> [Written request]
Reading down the listing below, count the lines where the word "empty" shows up, then give only that count.

> [Dataset excerpt]
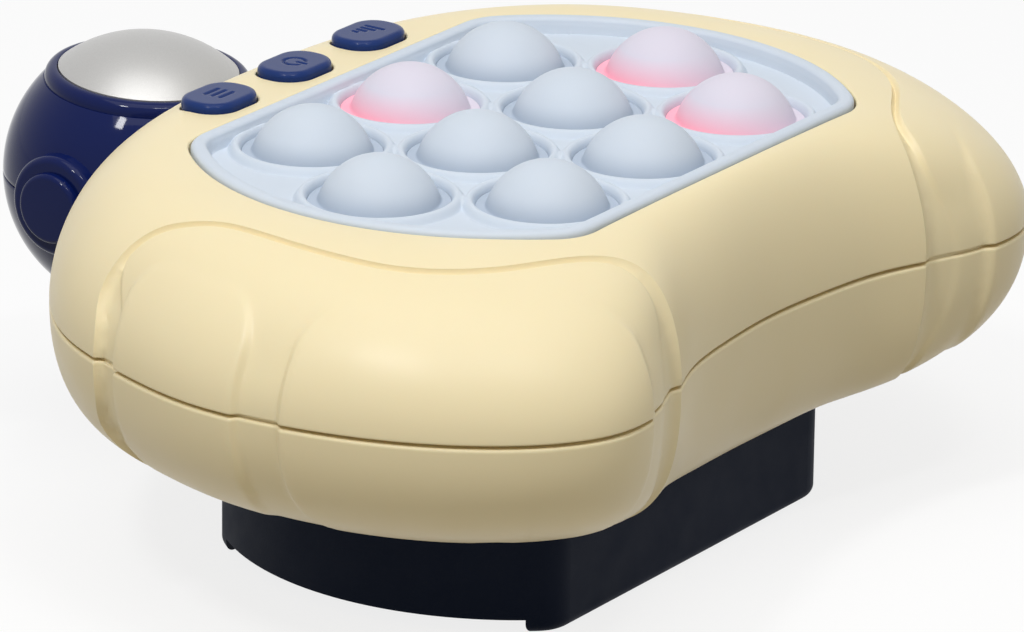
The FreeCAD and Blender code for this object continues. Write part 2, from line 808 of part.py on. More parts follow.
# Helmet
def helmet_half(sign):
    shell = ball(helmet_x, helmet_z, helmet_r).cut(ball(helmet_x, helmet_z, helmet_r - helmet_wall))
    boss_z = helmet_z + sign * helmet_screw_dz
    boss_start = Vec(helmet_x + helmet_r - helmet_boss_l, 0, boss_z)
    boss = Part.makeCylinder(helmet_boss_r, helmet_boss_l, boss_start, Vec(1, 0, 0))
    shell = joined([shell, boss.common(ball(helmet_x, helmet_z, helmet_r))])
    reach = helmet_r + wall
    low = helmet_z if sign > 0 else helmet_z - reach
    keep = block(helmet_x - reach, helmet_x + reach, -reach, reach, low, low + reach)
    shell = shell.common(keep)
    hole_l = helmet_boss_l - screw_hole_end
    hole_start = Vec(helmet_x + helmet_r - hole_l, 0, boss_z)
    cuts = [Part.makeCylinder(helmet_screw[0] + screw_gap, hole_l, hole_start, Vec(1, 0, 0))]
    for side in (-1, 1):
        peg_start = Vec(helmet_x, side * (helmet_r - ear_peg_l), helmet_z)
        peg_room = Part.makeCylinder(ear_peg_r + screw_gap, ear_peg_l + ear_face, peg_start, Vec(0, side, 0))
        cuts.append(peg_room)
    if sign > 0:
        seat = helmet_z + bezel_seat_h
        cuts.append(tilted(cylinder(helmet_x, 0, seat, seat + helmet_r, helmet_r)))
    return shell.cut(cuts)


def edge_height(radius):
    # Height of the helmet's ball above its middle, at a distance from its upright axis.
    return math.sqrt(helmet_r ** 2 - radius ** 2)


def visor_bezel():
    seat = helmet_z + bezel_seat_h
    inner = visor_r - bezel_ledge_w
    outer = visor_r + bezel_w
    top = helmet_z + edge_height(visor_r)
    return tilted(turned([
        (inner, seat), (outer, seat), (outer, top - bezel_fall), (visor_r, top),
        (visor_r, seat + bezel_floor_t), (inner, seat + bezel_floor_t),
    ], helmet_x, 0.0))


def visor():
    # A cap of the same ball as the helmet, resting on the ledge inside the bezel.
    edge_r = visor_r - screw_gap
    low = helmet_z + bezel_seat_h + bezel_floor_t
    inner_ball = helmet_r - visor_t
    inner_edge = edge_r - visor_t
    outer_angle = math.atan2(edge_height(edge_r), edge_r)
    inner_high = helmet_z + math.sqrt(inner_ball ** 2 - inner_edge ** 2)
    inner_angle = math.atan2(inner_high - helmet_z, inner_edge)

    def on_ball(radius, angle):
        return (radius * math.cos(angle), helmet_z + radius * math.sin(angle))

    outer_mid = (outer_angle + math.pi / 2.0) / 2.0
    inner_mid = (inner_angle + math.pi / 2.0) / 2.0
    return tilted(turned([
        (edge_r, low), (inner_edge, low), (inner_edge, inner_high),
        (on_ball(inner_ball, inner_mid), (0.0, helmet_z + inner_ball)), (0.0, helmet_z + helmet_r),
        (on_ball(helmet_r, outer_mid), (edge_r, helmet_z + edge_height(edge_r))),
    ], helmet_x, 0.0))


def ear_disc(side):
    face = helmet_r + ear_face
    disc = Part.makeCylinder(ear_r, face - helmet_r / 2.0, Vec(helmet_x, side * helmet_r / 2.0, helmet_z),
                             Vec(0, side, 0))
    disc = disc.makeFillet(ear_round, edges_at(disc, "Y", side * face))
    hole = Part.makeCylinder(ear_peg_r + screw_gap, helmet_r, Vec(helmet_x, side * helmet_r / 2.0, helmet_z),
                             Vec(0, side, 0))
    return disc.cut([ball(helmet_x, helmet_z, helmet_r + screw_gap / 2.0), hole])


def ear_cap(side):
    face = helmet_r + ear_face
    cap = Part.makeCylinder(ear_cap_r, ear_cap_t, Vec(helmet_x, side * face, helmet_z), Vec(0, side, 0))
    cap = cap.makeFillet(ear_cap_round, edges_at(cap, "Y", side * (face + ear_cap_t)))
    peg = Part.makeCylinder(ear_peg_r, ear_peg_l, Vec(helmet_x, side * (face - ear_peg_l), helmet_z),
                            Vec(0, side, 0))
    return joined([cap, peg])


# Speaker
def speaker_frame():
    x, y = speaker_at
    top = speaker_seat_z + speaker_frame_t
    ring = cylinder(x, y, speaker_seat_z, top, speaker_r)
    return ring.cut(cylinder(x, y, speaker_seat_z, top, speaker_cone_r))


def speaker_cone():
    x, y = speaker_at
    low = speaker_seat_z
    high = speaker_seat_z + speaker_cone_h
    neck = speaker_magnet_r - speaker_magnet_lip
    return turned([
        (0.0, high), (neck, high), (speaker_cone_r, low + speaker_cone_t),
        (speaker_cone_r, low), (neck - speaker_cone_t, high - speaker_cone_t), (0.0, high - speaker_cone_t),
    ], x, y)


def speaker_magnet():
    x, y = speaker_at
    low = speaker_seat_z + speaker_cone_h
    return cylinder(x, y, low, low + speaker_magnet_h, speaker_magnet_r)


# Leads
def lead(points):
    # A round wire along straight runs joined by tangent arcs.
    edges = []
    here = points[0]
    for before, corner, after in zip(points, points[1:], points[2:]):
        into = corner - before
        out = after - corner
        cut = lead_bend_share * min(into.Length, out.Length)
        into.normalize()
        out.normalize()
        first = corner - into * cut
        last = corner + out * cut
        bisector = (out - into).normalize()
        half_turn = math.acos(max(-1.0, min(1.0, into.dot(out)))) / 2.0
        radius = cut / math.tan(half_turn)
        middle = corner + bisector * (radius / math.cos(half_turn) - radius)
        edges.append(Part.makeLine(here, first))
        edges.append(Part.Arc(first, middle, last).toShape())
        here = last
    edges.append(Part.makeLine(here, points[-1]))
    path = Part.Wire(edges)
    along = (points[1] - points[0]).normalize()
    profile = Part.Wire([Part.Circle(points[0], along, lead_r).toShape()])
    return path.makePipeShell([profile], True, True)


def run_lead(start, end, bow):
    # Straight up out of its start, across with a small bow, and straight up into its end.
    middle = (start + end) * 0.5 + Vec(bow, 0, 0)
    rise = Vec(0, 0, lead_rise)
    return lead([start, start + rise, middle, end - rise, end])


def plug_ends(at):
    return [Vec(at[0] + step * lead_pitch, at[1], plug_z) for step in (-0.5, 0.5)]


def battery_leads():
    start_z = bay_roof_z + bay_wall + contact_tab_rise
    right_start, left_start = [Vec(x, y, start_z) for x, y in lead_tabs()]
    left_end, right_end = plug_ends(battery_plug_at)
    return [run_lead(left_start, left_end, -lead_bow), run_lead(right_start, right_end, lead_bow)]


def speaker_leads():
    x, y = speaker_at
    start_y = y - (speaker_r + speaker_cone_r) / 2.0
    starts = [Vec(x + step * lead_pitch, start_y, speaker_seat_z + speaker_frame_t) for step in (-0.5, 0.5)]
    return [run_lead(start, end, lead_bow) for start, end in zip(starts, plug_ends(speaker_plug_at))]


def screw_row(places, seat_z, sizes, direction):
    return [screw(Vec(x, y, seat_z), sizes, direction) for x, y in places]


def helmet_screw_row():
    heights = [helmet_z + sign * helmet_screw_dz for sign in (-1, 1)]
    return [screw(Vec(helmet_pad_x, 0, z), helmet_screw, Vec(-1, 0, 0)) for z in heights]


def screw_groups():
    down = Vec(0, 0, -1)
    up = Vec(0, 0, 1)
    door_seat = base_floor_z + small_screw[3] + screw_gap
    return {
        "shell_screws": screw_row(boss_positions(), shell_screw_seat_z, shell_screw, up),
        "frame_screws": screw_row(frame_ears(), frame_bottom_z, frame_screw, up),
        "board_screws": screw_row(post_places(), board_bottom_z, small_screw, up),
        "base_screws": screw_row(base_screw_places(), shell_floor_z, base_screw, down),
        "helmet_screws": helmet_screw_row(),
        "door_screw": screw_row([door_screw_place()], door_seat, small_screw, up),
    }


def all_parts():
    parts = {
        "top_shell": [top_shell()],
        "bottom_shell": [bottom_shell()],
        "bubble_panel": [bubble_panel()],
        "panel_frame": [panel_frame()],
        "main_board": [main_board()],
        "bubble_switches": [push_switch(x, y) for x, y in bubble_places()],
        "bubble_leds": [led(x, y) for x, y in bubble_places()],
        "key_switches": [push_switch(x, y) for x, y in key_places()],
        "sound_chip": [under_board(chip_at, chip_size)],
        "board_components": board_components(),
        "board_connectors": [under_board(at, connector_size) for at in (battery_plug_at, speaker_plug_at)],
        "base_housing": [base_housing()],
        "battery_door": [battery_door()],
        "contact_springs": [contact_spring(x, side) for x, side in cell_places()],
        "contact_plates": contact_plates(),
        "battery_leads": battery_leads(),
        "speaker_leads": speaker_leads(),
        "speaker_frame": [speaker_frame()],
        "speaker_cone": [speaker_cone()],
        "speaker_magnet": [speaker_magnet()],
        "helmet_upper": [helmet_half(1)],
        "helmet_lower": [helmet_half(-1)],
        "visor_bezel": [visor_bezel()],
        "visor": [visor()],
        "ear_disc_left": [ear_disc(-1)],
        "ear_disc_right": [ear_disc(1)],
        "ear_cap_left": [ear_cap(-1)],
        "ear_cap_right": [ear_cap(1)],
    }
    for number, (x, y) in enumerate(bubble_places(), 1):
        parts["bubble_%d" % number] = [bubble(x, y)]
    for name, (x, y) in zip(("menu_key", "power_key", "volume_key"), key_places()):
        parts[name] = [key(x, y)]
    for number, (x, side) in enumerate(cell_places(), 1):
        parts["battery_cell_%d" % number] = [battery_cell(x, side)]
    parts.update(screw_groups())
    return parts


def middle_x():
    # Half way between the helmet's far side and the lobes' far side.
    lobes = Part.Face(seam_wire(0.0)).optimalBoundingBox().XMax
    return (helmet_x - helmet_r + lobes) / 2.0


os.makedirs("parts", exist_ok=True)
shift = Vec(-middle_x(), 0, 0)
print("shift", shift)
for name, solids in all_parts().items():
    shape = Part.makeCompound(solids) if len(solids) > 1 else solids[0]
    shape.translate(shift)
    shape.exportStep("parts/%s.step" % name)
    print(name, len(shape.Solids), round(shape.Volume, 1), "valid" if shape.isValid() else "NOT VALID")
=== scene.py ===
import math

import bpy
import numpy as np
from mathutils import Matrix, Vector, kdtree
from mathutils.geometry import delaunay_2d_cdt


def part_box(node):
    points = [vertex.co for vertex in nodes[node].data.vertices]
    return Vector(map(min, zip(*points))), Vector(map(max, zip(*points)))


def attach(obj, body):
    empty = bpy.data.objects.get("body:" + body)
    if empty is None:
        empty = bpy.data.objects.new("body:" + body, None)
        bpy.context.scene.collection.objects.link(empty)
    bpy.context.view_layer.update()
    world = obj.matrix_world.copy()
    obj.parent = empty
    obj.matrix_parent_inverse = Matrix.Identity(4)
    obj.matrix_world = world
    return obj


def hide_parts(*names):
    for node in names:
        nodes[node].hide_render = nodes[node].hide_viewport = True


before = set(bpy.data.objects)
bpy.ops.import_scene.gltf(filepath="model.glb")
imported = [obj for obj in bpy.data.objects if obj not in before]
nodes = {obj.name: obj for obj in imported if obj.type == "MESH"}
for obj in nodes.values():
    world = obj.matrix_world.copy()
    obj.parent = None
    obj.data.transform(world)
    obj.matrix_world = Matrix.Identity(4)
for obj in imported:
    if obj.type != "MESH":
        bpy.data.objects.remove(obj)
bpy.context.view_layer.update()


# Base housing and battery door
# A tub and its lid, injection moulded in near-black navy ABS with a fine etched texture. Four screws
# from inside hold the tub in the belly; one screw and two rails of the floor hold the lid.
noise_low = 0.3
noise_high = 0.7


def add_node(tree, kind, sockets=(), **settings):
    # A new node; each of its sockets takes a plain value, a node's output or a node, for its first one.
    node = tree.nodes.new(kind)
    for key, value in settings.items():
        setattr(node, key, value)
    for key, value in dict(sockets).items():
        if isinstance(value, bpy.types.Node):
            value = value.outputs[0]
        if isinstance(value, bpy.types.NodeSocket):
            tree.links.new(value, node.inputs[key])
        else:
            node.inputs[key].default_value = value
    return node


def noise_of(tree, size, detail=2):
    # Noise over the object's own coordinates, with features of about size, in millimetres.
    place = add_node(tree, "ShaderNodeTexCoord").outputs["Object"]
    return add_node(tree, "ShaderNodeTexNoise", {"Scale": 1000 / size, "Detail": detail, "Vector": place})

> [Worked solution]
5